75. Once again we are not urged to adopt any
different approach and we are given in the nature of the appeal before us a
binary choice between upholding the Master’s judgment or, as we have
done, overturning it.
76. We hesitate to send the matter back to the
Master not because we in any sense in the light of the indications that we have
given in this judgment, doubt his abilities to make appropriate orders but
because it seems inevitable, as the last two appeals have demonstrated, that
any order made limiting discovery will be the subject of a challenge before
this court.
77. In the circumstances unless the parties agree
that a further application with regard to discovery should be dealt with before
the Master, we propose that the issue of discovery and its ambit should be
dealt with by this court. At the
moment it seems to us that the sampling method may be the only way of
appropriately limiting discovery but in our view it would need to be higher
than the 10% dip sampling method.
78. We will, however, leave the question of further
discovery to be made before us by summons in the normal way.
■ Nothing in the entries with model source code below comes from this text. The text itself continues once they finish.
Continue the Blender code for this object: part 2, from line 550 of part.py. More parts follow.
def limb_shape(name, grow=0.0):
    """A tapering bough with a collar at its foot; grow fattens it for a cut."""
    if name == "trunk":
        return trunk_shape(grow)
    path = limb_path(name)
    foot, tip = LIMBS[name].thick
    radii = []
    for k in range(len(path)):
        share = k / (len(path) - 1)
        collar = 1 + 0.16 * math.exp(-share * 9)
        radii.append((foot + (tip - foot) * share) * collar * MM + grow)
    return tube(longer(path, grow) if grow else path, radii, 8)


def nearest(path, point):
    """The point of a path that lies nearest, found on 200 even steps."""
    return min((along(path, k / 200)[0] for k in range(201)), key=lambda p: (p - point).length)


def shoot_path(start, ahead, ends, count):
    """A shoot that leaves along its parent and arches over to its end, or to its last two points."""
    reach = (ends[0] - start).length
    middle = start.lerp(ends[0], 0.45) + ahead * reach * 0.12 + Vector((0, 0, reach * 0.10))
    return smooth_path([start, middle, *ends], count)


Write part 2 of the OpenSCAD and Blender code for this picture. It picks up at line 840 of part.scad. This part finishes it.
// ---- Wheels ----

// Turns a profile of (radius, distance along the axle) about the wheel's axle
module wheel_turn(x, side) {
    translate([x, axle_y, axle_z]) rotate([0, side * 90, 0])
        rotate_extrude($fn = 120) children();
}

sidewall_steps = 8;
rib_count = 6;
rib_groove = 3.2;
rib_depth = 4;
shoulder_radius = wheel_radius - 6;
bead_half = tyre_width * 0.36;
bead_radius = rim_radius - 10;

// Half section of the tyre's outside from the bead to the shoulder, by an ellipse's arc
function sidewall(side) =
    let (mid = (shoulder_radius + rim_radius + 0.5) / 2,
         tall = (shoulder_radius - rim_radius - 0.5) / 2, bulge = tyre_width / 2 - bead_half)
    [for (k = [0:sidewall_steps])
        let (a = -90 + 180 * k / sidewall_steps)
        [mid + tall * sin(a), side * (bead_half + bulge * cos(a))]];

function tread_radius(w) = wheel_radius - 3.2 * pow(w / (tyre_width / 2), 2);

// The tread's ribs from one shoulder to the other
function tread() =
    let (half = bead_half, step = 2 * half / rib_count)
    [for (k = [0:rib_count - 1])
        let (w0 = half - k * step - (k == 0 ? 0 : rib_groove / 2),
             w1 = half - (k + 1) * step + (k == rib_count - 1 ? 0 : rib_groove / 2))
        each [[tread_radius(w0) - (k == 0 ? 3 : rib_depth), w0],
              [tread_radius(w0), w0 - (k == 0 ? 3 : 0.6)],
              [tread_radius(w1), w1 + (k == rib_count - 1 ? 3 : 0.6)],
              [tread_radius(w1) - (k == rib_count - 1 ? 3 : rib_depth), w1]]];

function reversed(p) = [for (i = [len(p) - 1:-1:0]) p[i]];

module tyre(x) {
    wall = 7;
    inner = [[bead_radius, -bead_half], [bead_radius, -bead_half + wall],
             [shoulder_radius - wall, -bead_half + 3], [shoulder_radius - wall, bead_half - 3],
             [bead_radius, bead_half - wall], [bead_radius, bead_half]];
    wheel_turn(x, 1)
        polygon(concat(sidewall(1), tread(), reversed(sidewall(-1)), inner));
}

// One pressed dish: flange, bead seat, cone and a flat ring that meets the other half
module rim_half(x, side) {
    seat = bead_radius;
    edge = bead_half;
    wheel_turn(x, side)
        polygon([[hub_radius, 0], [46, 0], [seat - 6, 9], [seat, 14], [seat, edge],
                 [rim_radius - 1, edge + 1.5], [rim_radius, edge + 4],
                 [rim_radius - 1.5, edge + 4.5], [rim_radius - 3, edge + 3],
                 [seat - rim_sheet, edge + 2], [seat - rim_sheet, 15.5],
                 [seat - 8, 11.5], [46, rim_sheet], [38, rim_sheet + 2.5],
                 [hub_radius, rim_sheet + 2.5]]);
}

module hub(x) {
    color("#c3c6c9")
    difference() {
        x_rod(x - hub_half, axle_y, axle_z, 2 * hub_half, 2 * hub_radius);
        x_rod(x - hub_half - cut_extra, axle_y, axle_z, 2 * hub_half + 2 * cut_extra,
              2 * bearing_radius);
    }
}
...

Should the Plaintiffs apply to limit
discovery we would expect the Second and Third Defendants to make constructive
proposals with regard to the limitation of discovery if that is at all
feasible.
Costs
79. As we have overturned the decision of the
Master we also overturn the order that he made for costs and order that costs
are in the cause.
Authorities
CMC
and Anor v Foster and Ors [2019] JRC 004A
CMC
Holdings Limited –v- Forster and Others [2017] JRC 188.